(Structured object records)
================
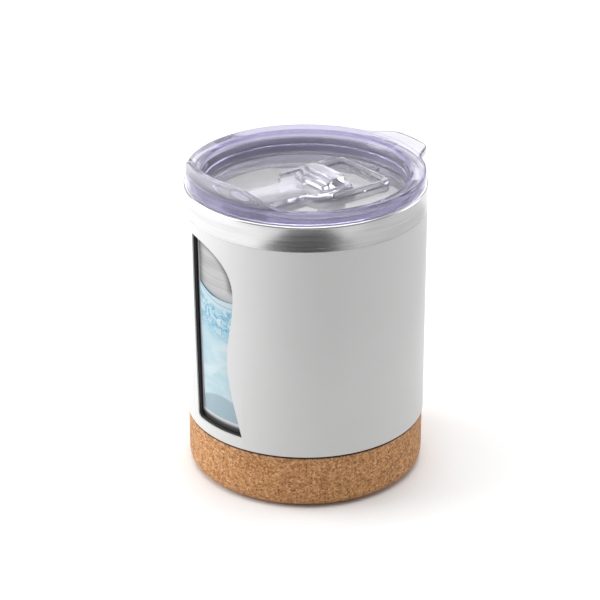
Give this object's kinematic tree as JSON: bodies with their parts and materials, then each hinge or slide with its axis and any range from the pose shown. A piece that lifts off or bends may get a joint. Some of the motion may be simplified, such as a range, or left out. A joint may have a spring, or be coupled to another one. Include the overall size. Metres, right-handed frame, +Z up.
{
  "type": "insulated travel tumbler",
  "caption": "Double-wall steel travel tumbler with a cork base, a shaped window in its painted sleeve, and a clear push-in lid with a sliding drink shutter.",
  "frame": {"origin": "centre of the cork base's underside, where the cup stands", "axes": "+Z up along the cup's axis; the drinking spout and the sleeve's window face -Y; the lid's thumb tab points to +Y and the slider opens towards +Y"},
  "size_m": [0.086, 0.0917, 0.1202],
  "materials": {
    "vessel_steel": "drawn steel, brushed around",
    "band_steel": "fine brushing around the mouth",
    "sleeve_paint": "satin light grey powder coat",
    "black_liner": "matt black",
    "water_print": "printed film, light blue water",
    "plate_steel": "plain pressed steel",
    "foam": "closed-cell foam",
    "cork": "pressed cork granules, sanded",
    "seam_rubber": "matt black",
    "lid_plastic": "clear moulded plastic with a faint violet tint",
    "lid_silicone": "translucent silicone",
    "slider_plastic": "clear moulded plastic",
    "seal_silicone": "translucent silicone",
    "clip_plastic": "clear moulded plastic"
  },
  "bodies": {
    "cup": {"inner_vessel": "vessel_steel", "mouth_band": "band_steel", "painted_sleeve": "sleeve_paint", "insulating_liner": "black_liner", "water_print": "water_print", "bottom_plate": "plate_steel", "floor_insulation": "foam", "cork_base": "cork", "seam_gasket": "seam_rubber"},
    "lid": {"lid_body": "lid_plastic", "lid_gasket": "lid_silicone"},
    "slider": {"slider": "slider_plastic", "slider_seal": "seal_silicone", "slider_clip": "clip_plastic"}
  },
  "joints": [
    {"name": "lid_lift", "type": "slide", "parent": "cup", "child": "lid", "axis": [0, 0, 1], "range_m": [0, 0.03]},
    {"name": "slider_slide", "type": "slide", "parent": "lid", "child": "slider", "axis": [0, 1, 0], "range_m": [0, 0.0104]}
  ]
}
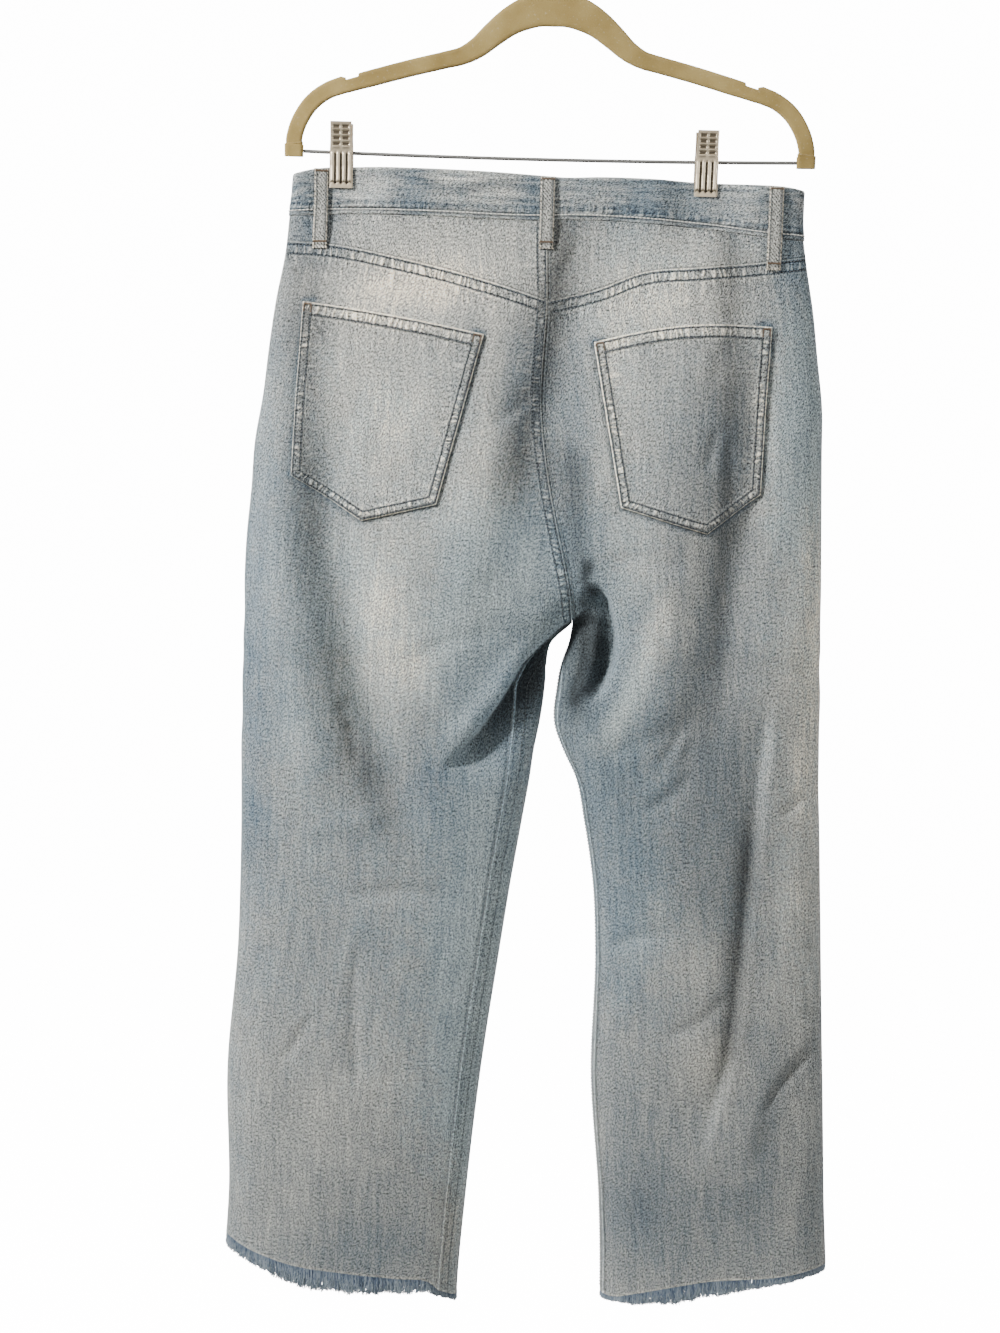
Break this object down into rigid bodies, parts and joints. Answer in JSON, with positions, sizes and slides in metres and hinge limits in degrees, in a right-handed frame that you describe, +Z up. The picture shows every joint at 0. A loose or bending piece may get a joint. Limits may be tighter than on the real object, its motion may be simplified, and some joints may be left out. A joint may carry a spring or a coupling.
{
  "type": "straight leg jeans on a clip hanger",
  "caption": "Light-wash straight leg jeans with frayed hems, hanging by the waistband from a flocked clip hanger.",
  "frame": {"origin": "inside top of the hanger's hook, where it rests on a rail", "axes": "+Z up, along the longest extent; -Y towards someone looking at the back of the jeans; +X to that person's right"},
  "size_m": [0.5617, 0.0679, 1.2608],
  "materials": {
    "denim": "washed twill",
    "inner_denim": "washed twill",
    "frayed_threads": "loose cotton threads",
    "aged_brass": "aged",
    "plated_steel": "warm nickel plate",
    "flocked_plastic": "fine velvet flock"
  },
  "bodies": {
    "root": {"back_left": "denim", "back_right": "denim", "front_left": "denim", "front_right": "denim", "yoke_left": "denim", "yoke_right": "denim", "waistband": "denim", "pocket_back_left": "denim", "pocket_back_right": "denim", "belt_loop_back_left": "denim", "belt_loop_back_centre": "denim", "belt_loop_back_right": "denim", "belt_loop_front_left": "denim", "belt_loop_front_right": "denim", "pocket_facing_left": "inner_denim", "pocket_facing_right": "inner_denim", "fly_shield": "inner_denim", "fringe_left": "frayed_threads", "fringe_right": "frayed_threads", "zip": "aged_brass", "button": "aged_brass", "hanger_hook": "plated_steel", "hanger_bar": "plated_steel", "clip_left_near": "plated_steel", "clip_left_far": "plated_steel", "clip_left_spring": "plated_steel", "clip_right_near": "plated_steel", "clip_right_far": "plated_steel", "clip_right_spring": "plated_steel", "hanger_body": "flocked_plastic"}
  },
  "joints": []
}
================
## Aim
Report how many lines of the listing hold the string "JSON", giving only the number.

## Exercise answer
2